• **What the task asks**: Review the lines that follow and copy each one that contains the word "part".

• **Data excerpt**:
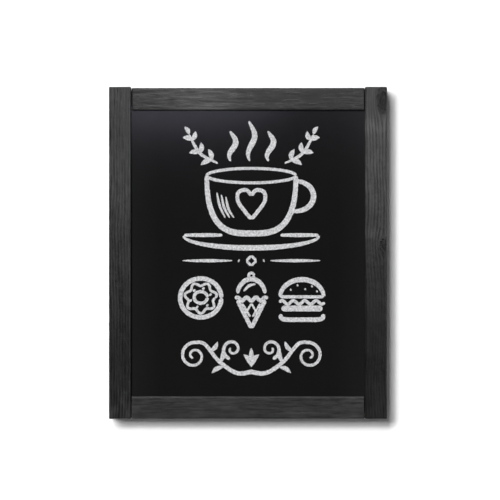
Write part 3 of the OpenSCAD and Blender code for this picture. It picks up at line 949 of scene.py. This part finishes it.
def draw_divider(z):
    strokes = []
    for side in (-1, 1):
        strokes.append((line((side * 34, z), (side * 124, z)), swelling(5, 0.25)))
        strokes.append((line((side * 21, z - 0.5), (side * 24, z + 0.5), 6), even(6)))
    diamond = [(0, z + 9), (9, z), (0, z - 9), (-9, z), (0, z + 9)]
    for a, b in zip(diamond, diamond[1:]):
        strokes.append((line(a, b, 14), even(4)))
    return strokes


def draw_doughnut(x, z):
    strokes = [
        (arc((x, z), (37, 35), 0, 360, 90), even(7)),
        (arc((x, z + 1), (12, 10.5), 0, 360, 50), even(5)),
    ]
    icing = []
    for a in np.radians(np.linspace(0, 360, 120)):
        r = 26 + 3.4 * math.sin(7 * a)
        icing.append((x + r * math.cos(a), z + 0.95 * r * math.sin(a)))
    strokes.append((icing, even(4)))
    for turn in (20, 75, 130, 195, 250, 310):
        a = math.radians(turn)
        dx, dz = 18.5 * math.cos(a), 17.5 * math.sin(a)
        strokes.append((line((x + dx - 2, z + dz - 2), (x + dx + 2, z + dz + 2), 6), even(3.4)))
    return strokes


def draw_ice_cream(x, z):
    strokes = [
        (line((x - 25, z - 2), (x, z - 52)), even(6.5)),
        (line((x, z - 52), (x + 25, z - 2)), even(6.5)),
        (wave((x - 29, z), (x + 29, z), 3.2, 3.5, 60), even(6)),
        (arc((x, z + 6), (25, 30), 8, 172, 50), swelling(7.5, 0.7)),
        (arc((x, z + 42), (5, 5), 0, 360, 24), even(4.5)),
        (smooth([(x - 14, z + 14), (x - 4, z + 24), (x + 8, z + 27)], 20), swelling(4.5)),
    ]
    for shift in (-12, 4):
        strokes.append((line((x + shift - 4, z - 8), (x + shift + 10, z - 32), 16), even(3.2)))
        strokes.append((line((x - shift + 4, z - 8), (x - shift - 10, z - 32), 16), even(3.2)))
    return strokes


def draw_burger(x, z):
    base = [(x - 38, z - 27), (x - 34, z - 36), (x, z - 37), (x + 34, z - 36), (x + 38, z - 27)]
    strokes = [
        (arc((x, z + 4), (39, 31), 0, 180, 60), swelling(8, 0.7)),
        (line((x - 39, z + 4), (x + 39, z + 4)), even(5)),
        (wave((x - 41, z - 6), (x + 41, z - 6), 3.2, 4, 70), even(5)),
        (line((x - 37, z - 17), (x + 37, z - 17)), even(9)),
        (smooth(base, 50), even(7)),
    ]
    for dx, dz in ((-20, 16), (-8, 24), (6, 17), (18, 22), (27, 13)):
        strokes.append((line((x + dx - 1.5, z + dz), (x + dx + 1.5, z + dz + 1.5), 6), even(3.6)))
    return strokes


def draw_scroll(z):
    """Two mirrored scrolls that meet at a bud, with leaves along their stems."""
    strokes = []
    stem = smooth([(-3, z - 30), (26, z - 33), (58, z - 12), (84, z + 19), (103, z + 22)], 50)
    curl = spiral((103, z - 2), 24, 4, 90, -430, 120)
    inner = spiral((34, z + 10), 18, 3.5, -75, 400, 90)
    for flip in (lambda p: p, mirrored):
        strokes.append((flip(stem + curl[1:]), lambda t: 8 - 4 * t))
        strokes.append((flip(inner), lambda t: 6.5 - 2.5 * t))
        for x, up, angle, length in ((56, -14, 100, 24), (74, 6, 128, 22), (50, -22, -28, 24)):
            points, width = leaf((x, z + up), angle, length, 8)
            strokes.append((flip(points), width))
        points, width = leaf((1, z - 20), 58, 24, 9)
        strokes.append((flip(points), width))
    strokes.append((line((0, z - 22), (0, z + 12)), swelling(8, 0.15)))
    return strokes


def drawing():
    return [
        *draw_steam(),
        *draw_sprigs(),
        *draw_cup(),
        *draw_divider(-19),
        *draw_doughnut(-91, -86),
        *draw_ice_cream(0, -88),
        *draw_burger(91, -88),
        *draw_scroll(-188),
    ]


def ribbon(points, width, lift, chance):
    """Points and faces of one closed flat stroke, ragged at its sides and round at its ends. Its front is
    lift metres proud of the board.
    """
    path = [Vector(p) for p in points]
    lengths = np.cumsum([0.0] + [(b - a).length for a, b in zip(path, path[1:])])
    total = lengths[-1]
    count = max(6, round(total / STROKE_STEP))
    where = np.linspace(0, total, count)
    xs = np.interp(where, lengths, [p.x for p in path])
    zs = np.interp(where, lengths, [p.y for p in path])
    verts, faces = [], []
    front, back = SURFACE_LOW.y - lift, SURFACE_LOW.y - CHALK_GAP * MM
    for i in range(count):
        a, b = max(0, i - 1), min(count - 1, i + 1)
        along = Vector((xs[b] - xs[a], zs[b] - zs[a])).normalized()
        across = Vector((-along.y, along.x))
        full = width(where[i] / total)
        from_end = min(where[i], total - where[i]) / (full / 2)
        cap = math.sqrt(max(0.06, 1 - max(0.0, 1 - from_end) ** 2))
        for sign in (1, -1):
            half = max(LEAST_HALF, full / 2 * cap + chance.uniform(-STROKE_RAGGED, STROKE_RAGGED))
            x = (DRAW_X + xs[i] + sign * across.x * half) * MM
            z = (DRAW_Z + zs[i] + sign * across.y * half) * MM
            verts.append((x, back, z))
            verts.append((x, front, z))
    for i in range(count - 1):
        a, b = 4 * i, 4 * (i + 1)
        faces += [
            [a + 1, a + 3, b + 3, b + 1],
            [a, b, b + 2, a + 2],
            [a, a + 1, b + 1, b],
            [a + 2, b + 2, b + 3, a + 3],
        ]
    end = 4 * (count - 1)
    faces += [[0, 2, 3, 1], [end, end + 1, end + 3, end + 2]]
    return verts, faces


def make_drawing():
    chance = random.Random(7)
    verts, faces = [], []
    for number, (points, width) in enumerate(drawing()):
        lift = (CHALK_T + CHALK_STEP * (number % CHALK_LEVELS)) * MM
        new_verts, new_faces = ribbon(points, width, lift, chance)
        faces += [[i + len(verts) for i in face] for face in new_faces]
        verts += new_verts
    mesh = bpy.data.meshes.new("chalk_drawing")
    mesh.from_pydata(verts, [], faces)
    face_outward(mesh)
    piece = add_piece("chalk_drawing", mesh)
    mesh.materials.append(chalk_line())
    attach(piece, "frame")


# Hardware -----------------------------------------------------------------------------------------

# Triangle corners nearer than this are joined, so that the bevel finds the edges between them
WELD_REACH = 0.002 * MM
SOFT_EDGE = 0.18 * MM
SOFT_EDGE_ANGLE = math.radians(40)


def paint_nodes():
    """Gives every CAD node that stays its material, and softens the edges of metal and rubber."""
    materials = {
        "bare_wood": beech(),
        "writing_surface": chalk_laminate(),
        "hardboard": hardboard(),
        "magnet": nickel(),
        "rubber": soft_rubber(),
        "felt": wool_felt(),
        "zinc_steel": zinc_steel(),
    }
    for part in frame["record"]["subparts"]:
        node = frame["nodes"][part["node"]]
        slot = part["material_slot"]
        if node.hide_render or slot not in materials:
            continue
        node.data.materials.clear()
        node.data.materials.append(materials[slot])
        if slot in ("zinc_steel", "magnet", "rubber"):
            weld = node.modifiers.new("weld", "WELD")
            weld.merge_threshold = WELD_REACH
            bevel = node.modifiers.new("bevel", "BEVEL")
            bevel.width = SOFT_EDGE
            bevel.segments = 2
            bevel.limit_method = "ANGLE"
            bevel.angle_limit = SOFT_EDGE_ANGLE


make_camera()
make_studio()
make_woodwork()
make_drawing()
paint_nodes()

• **Problem solution**:
Write part 3 of the OpenSCAD and Blender code for this picture. It picks up at line 949 of scene.py. This part finishes it.
    for part in frame["record"]["subparts"]:
        node = frame["nodes"][part["node"]]
        slot = part["material_slot"]